A site migration is a cover-all term used to describe any big update or change made to your website that could have a knock-on effect on search engine visibility. Typical migrations could include:
- switching to a new CMS or framework
- rebuilding the site
- restructuring your product pages and navigation
- changing your domain name
- merging with another site
- moving to HTTPS
- changing the mobile set-up
- changing, deleting, or consolidating lots of pages or content at once
A major migration might involve a combination of the above changes.
Why do site migrations often lead to a drop in SEO performance?
The purpose of any site migration is to improve the functionality, look, or layout of your site, to provide the best possible experience for the user. Search engines are always aiming to reward sites that prioritise a good user experience: as Google’s philosophy states, ‘focus on the user, and all else will follow’. So, if that’s the case, why do migrations intended to improve UX so often lead to a drop in traffic, rather than a rankings boost?
While it might seem counter-intuitive, the reason many migrations can have a negative impact is down to the way search engines crawl and index sites. Search engines need some time to crawl the new site and process and react to the changes. This typically takes at least a few months, and as a result, even the best site migrations can often lead to a dip in traffic, at least in the short term. And, the impact may be very serious and felt for a long time if the migration has not been planned with search engine algorithms in mind.
But this isn’t to say that a migration will always lead to a major loss of traffic. The trick to a successful, smooth migration is anticipating how search engines will react to updates, and taking steps to mitigate this ahead of time. In the best-case scenario, the impact is managed so that only small fluctuations in traffic are experienced. Online visibility then continues to flourish over the following months as the positive effects of the updates are felt.
The impact of different types of migrations
Migrations come in all shapes and sizes. They may be simple and quick to execute, or they may be very complex and time-consuming. Generally speaking, the more complicated the update is to implement, the more SEO considerations and involvement will be needed.
- New template, no domain or URL changes. If there are no major negative changes to speed, content, or internal linking structure, then a migration is not likely to have a serious impact on SEO performance.
- New domain, no URL or template changes: One of the simplest migrations, these updates are unlikely to cause disruption.
- New URLs, same domain: One of the most common migrations, there is significant scope for a drop in performance without an SEO-led strategy. The bigger the site, the more complex the migration becomes.
- New domain, new URLs, multi-lingual: International URL structures and hreflang implementation can be very complex to implement, meaning there is a higher risk of making mistakes which could impact on performance. Expert SEO guidance is strongly recommended.

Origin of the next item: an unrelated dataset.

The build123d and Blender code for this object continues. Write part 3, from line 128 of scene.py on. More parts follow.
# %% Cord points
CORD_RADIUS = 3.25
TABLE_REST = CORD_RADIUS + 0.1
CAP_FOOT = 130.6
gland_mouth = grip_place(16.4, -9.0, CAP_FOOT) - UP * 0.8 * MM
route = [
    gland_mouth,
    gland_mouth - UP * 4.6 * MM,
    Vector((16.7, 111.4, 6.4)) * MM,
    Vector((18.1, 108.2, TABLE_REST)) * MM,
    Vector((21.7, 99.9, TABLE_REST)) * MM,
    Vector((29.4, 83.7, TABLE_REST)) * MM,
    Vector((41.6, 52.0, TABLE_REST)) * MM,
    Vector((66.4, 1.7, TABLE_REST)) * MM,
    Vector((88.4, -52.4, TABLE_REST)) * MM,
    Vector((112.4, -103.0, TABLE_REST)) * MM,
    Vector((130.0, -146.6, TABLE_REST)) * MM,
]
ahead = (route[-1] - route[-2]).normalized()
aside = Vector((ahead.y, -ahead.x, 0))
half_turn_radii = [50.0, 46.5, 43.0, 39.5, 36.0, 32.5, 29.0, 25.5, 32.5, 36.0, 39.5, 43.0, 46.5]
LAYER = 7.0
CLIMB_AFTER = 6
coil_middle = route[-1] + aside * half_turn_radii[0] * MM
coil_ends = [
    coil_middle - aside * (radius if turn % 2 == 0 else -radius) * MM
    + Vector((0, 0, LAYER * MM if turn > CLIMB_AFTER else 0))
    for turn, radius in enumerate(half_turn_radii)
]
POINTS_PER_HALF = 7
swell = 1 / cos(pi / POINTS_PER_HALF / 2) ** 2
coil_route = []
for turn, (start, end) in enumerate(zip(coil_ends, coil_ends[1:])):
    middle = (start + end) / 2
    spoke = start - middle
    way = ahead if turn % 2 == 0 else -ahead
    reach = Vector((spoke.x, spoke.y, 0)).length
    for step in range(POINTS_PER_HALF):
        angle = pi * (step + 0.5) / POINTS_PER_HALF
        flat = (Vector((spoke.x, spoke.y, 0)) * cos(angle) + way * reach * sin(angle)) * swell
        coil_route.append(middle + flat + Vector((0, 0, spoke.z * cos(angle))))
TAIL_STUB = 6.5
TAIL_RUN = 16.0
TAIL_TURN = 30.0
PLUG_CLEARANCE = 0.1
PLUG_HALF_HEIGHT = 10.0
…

While more complicated migrations can involve a higher degree of risk, that’s not to say they’re not worth doing. As long as they are planned and executed with care, they can still be highly beneficial. However, it’s crucial to ensure these complex, major migrations are enacted in an SEO-compatible way. The safest bet is usually to consult an experienced SEO professional, who can predict how search engines will respond to updates and recommend actions to mitigate the damage before changes are made.
How can an SEO help with a site migration?

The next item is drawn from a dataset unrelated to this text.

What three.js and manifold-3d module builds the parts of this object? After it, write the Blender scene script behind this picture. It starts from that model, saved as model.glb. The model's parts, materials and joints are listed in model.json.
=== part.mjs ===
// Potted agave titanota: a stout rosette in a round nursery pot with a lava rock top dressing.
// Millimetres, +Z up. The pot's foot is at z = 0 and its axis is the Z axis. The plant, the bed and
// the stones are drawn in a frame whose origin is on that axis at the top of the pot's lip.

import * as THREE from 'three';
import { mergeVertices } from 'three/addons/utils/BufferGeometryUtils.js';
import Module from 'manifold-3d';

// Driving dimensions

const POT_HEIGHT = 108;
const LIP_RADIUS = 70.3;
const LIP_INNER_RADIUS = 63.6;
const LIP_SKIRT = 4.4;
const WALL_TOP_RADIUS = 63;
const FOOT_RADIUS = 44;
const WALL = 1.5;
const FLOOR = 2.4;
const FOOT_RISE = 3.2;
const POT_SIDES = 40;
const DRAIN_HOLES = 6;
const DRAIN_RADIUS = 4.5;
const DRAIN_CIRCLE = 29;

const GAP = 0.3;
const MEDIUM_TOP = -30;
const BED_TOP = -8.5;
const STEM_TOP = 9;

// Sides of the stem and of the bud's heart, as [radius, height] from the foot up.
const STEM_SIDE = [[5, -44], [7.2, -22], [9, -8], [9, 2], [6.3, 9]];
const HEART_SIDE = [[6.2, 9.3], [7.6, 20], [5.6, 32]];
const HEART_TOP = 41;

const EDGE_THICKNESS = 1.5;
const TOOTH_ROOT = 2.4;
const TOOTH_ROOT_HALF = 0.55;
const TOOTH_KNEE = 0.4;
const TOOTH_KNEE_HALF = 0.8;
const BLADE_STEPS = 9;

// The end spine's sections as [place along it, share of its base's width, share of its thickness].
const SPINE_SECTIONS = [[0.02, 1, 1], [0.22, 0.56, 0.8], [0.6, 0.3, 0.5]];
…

Exactly how to do this will depend on the specifics of the site, but a good SEO will usually be able to provide guidance tailored to your circumstances and goals. Typical solutions can include:
- Current platform (CMS) analysis: Auditing the existing platform to highlight errors and pinpoint any missed opportunities.
- Current site and content audit: Analysing your current performance analytics will flag up any successful aspects of your site that may be worth keeping in order to maintain rankings.

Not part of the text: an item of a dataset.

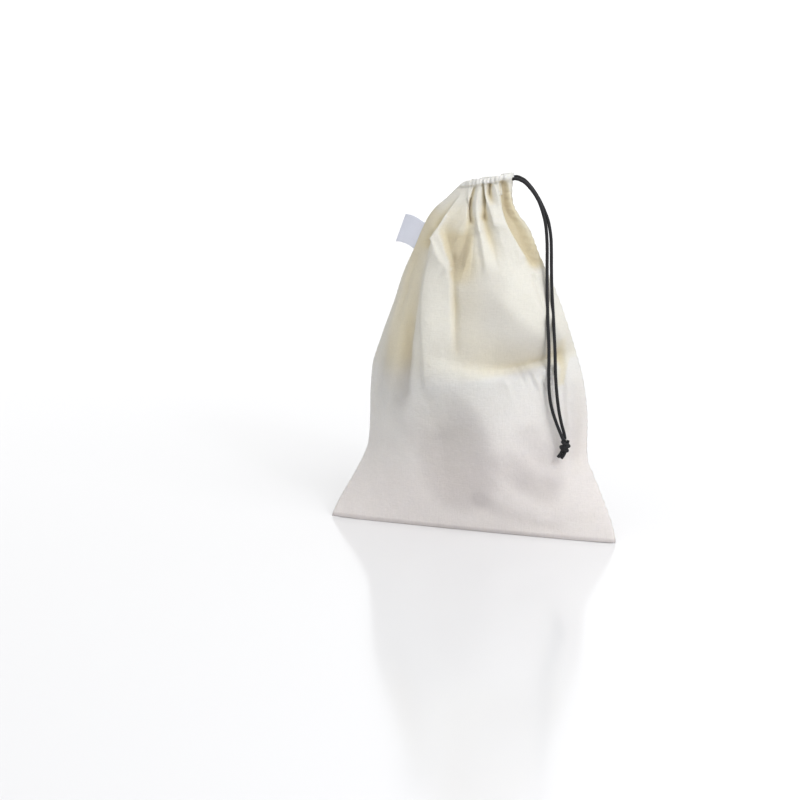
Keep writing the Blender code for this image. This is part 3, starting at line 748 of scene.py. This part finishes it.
def outerSkin(side):
    # the cloth's outer face, from the bottom seam up over the crest and down the hem inside
    rng = np.random.default_rng(creases["seed"] + (side > 0))
    rows = panelRows(side)
    height, share, over = np.hsplit(rows, 3)
    t = np.linspace(-1.0, 1.0, cloth["columns"] + 1)
    across = (np.sign(t) * (1.0 - (1.0 - np.abs(t)) ** 1.2))[None, :]
    level = {name: levelAt(name, height) for name in Level._fields[1:]}
    depth = level["front"] if side < 0 else level["back"]
    half = (level["right"] - level["left"]) / 2.0
    middle = (level["right"] + level["left"]) / 2.0
    square = level["square"]
    edgeLean = np.arctan(square * depth / half)
    half = half - level["wall"] * np.sin(edgeLean)
    lean = np.arctan(square * depth / half * np.abs(across) ** (square - 1.0))
    outX, outY = np.sign(across) * np.sin(lean), np.cos(lean)
    stand = level["wall"] * (1.0 - over) + cloth["thickness"] * over
    x = middle + half * across + outX * stand
    y = depth * (1.0 - np.abs(across) ** square) + outY * stand
    tilt = cloth["tunnelTilt"] * np.maximum(0.0, (height - cloth["tiltStart"]) / cloth["tiltSpan"])
    z = height + tilt * across
    fade = softRamp((1.0 - np.abs(across)) / cloth["edgeFade"])
    push, shift = np.zeros(x.shape), np.zeros(x.shape)
    for fold in (frontFolds if side < 0 else backFolds):
        part = foldProfile(x, z, fold)
        push += part
        shift += part * fold.lean
    notch = tunnelGathers(x, z) if side < 0 else tunnelGathers(3.0 - x, z)
    rollOut, rollTop = tunnelRoll(x, height)
    push += notch + rollOut
    # painted warm shade, more of it in deeper troughs
    warmShade = np.clip(-push / cloth["warmShadeDepth"], 0.0, 0.3)
    for tint in (frontTints if side < 0 else backTints):
        warmShade = warmShade + foldProfile(x, z, tint)
    reach = creases["clear"]
    for fold in smallCreases(rng):
        low, high = sorted((fold.x1, fold.x3))
        near = ((x > low - reach) & (x < high + reach)
                & (z > fold.z3 - reach) & (z < fold.z1 + reach))
        if near.any():
            push[near] += foldProfile(x[near], z[near], fold)
    for size, swell in creases["swells"]:
        push += swell * softNoise(x, z, size, rng)
    # the stitches of the side seams draw the cloth in at uneven steps
    fromEdge = (1.0 - np.abs(across)) * half
    seamRng = np.random.default_rng(creases["seed"] + 5)
    drift = softNoise(height, np.sign(across) * 90.0, creases["puckerDrift"], seamRng)
    beat = height / creases["puckerStep"] + 0.6 * drift
    pucker = (creases["puckerDepth"] * np.cos(2.0 * math.pi * beat)
              * np.exp(-(fromEdge / creases["puckerReach"]) ** 2))
    standing = ramp((height - 6.0) / 10.0) * (share >= 1.0)
    push = push * fade * ramp(height / 8.0) * (share >= 1.0)
    shift = shift * fade * (share >= 1.0)
    y = y + outY * push
    x = x + outX * (push + pucker * standing * 0.5) + shift * outY
    y = y - shift * outX
    # the edge rounds over into the seam
    rim = level["wall"] * np.cos(edgeLean)
    roundWidth = np.maximum(cloth["edgeRound"], rim)
    into = ramp(1.0 - fromEdge / roundWidth)
    y = y - (rim - 0.05) * (1.0 - np.sqrt(np.maximum(0.0, 1.0 - into ** 2))) * (1.0 - over)
    y = np.maximum(y, 0.02)
    z = z + (cloth["notchDrop"] * notch + rollTop) * ramp((height - 334.0) / 3.0) * (1.0 - over)
    ears = cloth["earFront"] if side < 0 else cloth["earBack"]
    z = z + ears * ramp(share / 0.9) * np.abs(across) ** 12 * ramp(1.0 - height / 5.0)
    seam = -cloth["seamForward"] * np.maximum(0.0, 1.0 - (z - tilt * across) / cloth["seamFade"]) ** 2
    y = side * (cloth["seamGap"] / 6.0 + share * y) + seam + pucker * standing
    edges, heights, fades = zip(*shelfLine)
    shelf, soften = np.interp(x, edges, heights), np.interp(x, edges, fades)
    free = softRamp((z - shelf) / soften)
    # painted highlight on the tunnel's roll, which also keeps the painted warm shade off it
    hemHighlight = ramp((height - cloth["rollFoot"] + 0.6) / 1.2) + 0.0 * x
    warmShade = np.clip(warmShade, 0.0, 2.0) * (0.25 + 0.75 * free) * (1.0 - 0.8 * hemHighlight)
    # painted shade: the darker patches, and a painted contact shadow along the bottom 5 mm of the front
    paintedShade = 0.0 * x
    if side < 0:
        paintedShade = sum(foldProfile(x, z, tint) for tint in paintedShadePatches) + ramp((5.0 - z) / 3.0)
    # painted light: cooler and lilac towards the bottom, where light from the floor falls
    bounceLilac = ramp((cloth["bounceLilacTop"] - z + 0.25 * x) / cloth["bounceLilacSpan"])
    # painted shade and light for the material: deep is darker painted shade where the warm painted
    # shade passes 1, filledLight is cooler painted light where the cloth lies on what is inside
    tones = {"warmShade": np.minimum(warmShade, 1.0), "deep": ramp(warmShade - 1.0), "hemHighlight": hemHighlight,
             "filledLight": 1.0 - free, "bounceLilac": bounceLilac, "paintedShade": ramp(paintedShade)}
    return np.stack([x, y, z], axis=2), tones


def clothPlaces(skin):
    # each point's place on the flat cloth, measured along the rows and columns
    steps = norm(np.diff(skin, axis=1), axis=2)
    u = np.concatenate([np.zeros((len(skin), 1)), np.cumsum(steps, axis=1)], axis=1)
    u -= u[:, skin.shape[1] // 2][:, None]
    climbs = norm(np.diff(skin, axis=0), axis=2).mean(axis=1)
    v = np.concatenate([[0.0], np.cumsum(climbs)])[:, None] + 0.0 * u
    return np.stack([u, v], axis=2)


def skinNormals(skin, side):
    across, upward = np.gradient(skin, axis=1), np.gradient(skin, axis=0)
    normal = np.cross(across, upward)
    size = norm(normal, axis=2, keepdims=True)
    normal = np.where(size > 1e-9, normal / np.maximum(size, 1e-9), 0.0)
    if side > 0:
        normal = -normal
    for _ in range(2):
        wide = np.pad(normal, ((1, 1), (1, 1), (0, 0)), mode="edge")
        normal = (wide[:-2, 1:-1] + wide[2:, 1:-1] + wide[1:-1, :-2] + wide[1:-1, 2:]
                  + 2.0 * normal)
        normal /= np.maximum(norm(normal, axis=2, keepdims=True), 1e-9)
    return normal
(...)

- Platform selection: Looking at all the pros and cons of the most popular off-the-shelf CMS systems, including how each one can affect SEO performance, to give you the information you need to find the right platform for your business model.
- Communicating fixes & opportunities: Effectively communicating errors, opportunities, and solutions to development teams in an actionable, easy-to-follow way.
- Redirect mapping: Ensuring there are 1-2-1 301 redirects for every URL is one of the most critical parts of a big migration, to make sure that all redirects are going to the correct URLs, maintaining rankings.
- Solution testing: Test fixes that are put in place within test environments, before and after the site goes live.
- Post-launch error pick-up: Any immediate SEO issues that crop up after launch can be picked up early, which can limit any negative impact.
- Transition: Ensuring a smooth transition, such as XML sitemap submission, search console domain changes, and targeted link building to new URLs to help with search engine discovery.
Is it better to wait until after the migration to start a new SEO strategy?
There’s a pervasive misconception that a site migration must be fully rolled out before embarking on a new SEO strategy. While it might sound logical on the face of it, this can be counterproductive.
By engaging an SEO expert before the migration, you can minimise volatility and start reaping the benefits of your new site much sooner, without needing to spend money on costly remedial work. And, because traffic and revenue will be protected, you can channel your budget towards further visibility growth going forward. For this reason, you should consult an experienced technical SEO expert at the outset, as they will be able to advise on strategy before, during, and after the migration.